Falling into debt is often easier than finding a way out. Several common debt traps ensnare individuals, leading to a cycle of borrowing and financial strain. Recognizing these traps is the first step toward avoiding or overcoming them. This article explores the most prevalent debt traps and offers insights on steering clear of these financial pitfalls.
Credit Card Debt
Credit cards offer convenience and immediate gratification, making it easy to accumulate debt. High-interest rates and minimum payments can lead to a situation where you’re paying off the interest without making a dent in the principal amount. This trap is insidious because it can keep consumers in a perpetual state of debt.
When used correctly, credit cards can be an excellent tool to save money and earn points. Make sure you pay off the entire debt during the interest-free period.
Payday Loans
Payday loans are short-term, high-cost loans typically used to cover immediate expenses. The danger lies in their exorbitant interest rates and fees, which can create a cycle of borrowing. Borrowers often take out new payday loans to pay off old ones, spiralling into deeper debt.
Payday loans should only be used in emergencies when no other options exist. They are never a good option, and there is no good way to use payday loans.
Buy Now, Pay Later (BNPL) Schemes
BNPL services have surged in popularity, offering the allure of instant ownership with deferred payment options. While convenient, they can encourage overspending. Users may accumulate multiple BNPL commitments, finding themselves unable to meet the repayment schedules, leading to late fees and damaged credit scores.
Buy Now, Pay Later can be a good option if it is used responsibly and as long as you avoid overspending. Buy Now, Pay Later can, however, allow you to keep your money longer, during which time the money can earn you a return if invested wisely.
Car Loans
Long-term car loans can be a trap for consumers attracted by lower monthly payments. The extended duration of the loan means paying more interest over time. Additionally, cars depreciate quickly, and borrowers may find themselves “upside down” on their loans, owing more than the car’s current value.

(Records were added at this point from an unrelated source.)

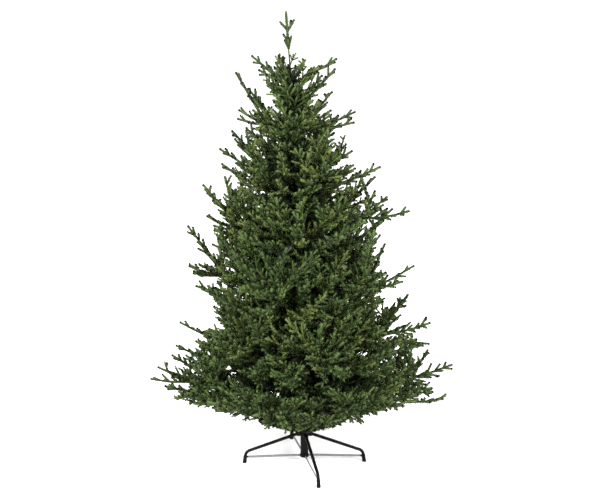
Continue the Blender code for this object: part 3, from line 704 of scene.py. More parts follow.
def brace_blank():
    """One brace along +X: a flat strip on edge with a pressed rib, and a pin at each end."""
    stand = bpy.context.scene.tree_stand
    start, end, _ = brace_ends()
    along = end - start
    slope = math.atan2(-along.z, along.x)
    strip = bar("strip", (along.length, stand.strip_thickness, stand.strip_width), (start + end) / 2,
                (0.0, slope, 0.0))
    pick_faces(strip, lambda middle, normal: abs(normal.y) > 0.9)
    bpy.ops.mesh.inset(thickness=RIB_BORDER, depth=-RIB_DEPTH, use_individual=True)
    close_edit()
    bevel_creases(strip, 0.0003)
    pins = [rivet("pin", PIN_RADIUS, stand.strip_thickness + PIN_HEADS, start.lerp(end, share), ACROSS)
            for share in PIN_SHARES]
    return joined("brace_blank", [strip] + pins)


def band_blank():
    """The band round one leg that holds its brace, along +X, with the lug that the brace is pinned to."""
    stand = bpy.context.scene.tree_stand
    _, end, leg_spot = brace_ends()
    up = (LEG_CORNER - LEG_FOOT).normalized()
    band = tube_blank("band", stand.leg_radius + GAP + BAND_WALL, BAND_WALL, -stand.strip_width / 2,
                      stand.strip_width / 2, 32, leg_spot, (0.0, math.atan2(up.x, up.z), 0.0))
    size = (LUG_LENGTH, stand.strip_thickness + LUG_EXTRA, stand.strip_width * LUG_SHARE)
    lug = bar("lug", size, end - Vector((LUG_INSET, 0.0, 0.0)))
    bevel_creases(lug, 0.0004)
    return joined("band_blank", [band, lug])


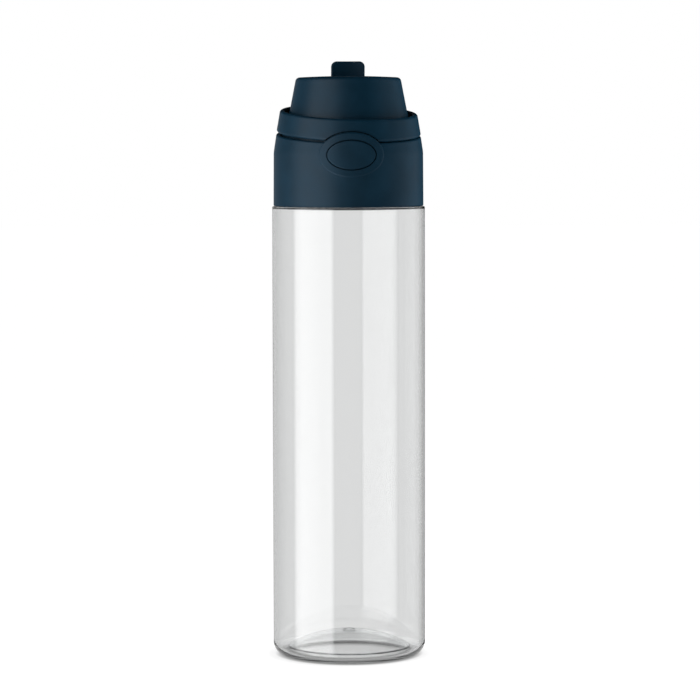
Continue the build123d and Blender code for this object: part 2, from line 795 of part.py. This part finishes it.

It is also common for car vendors to offer predatory terms to borrowers with poor credit. These terms make the loans extremely expensive and hard to carry.
Not all car loans are bad. Make sure to learn as much as possible about car loans and make sure you get good loan terms before you buy a car on credit.
Student Loans
While education is an investment in the future, excessive student loans can burden graduates for decades, especially for students who fail to graduate or graduate from a programme with low commercial value. High loan balances and entry-level salaries can make repayment challenging, delaying other financial goals like homeownership or retirement savings.
Student loans can give you a brighter future, but only if you avoid expensive loans and use them to get a career that gives you a high return on your investment.
Mortgage Overreach
Buying a home is a significant financial commitment. Taking on a mortgage too large for one’s budget can lead to financial strain. Property taxes, maintenance, and unexpected repairs can add further pressure, making it difficult to keep up with mortgage payments.
This is usually easily solved by selling the property and downsizing to a cheaper house, but it can become a serious trap if property values go down and you cannot sell the house for the value you bought it for.
Minimum Payment Trap
Paying only the minimum due on debts, especially credit cards, can extend the repayment period and significantly increase the total interest paid. This trap makes it harder to reduce the principal balance, prolonging the debt cycle. Always repay all your credits as quickly as possible. Credit cards should ideally be paid in full every month.
Avoiding and Overcoming Debt Traps
Below you can find a few tips on how to avoid getting caught in a debt trap-
- Budget Wisely: Create a realistic budget that includes debt repayment. Prioritize repayments and avoid unnecessary expenses.
- Emergency Fund: Build an emergency savings fund to cover unexpected expenses without resorting to high-interest loans. If you already have high-interest loans, it can be worth paying these down before you establish the fund to prevent yourself from taking high-interest loans again.
- Smart Borrowing: Use credit wisely. Understand the terms and conditions of any loan or credit offer and avoid high-interest options.
- Debt Repayment Plan: Consider strategies like the debt snowball or avalanche methods to pay off debts more efficiently.
- Consolidate loans: If you have a lot of loans, a debt consolidation loan can be a good way to get on top of the situation again.
- Seek Professional Help: If debt becomes overwhelming, consult with a financial Fiduciary for personalized advice and possible debt management plans.
Understanding common debt traps and exercising prudent financial management can help individuals avoid these pitfalls or find their way out. Financial freedom is achievable with discipline, planning, and informed decision-making.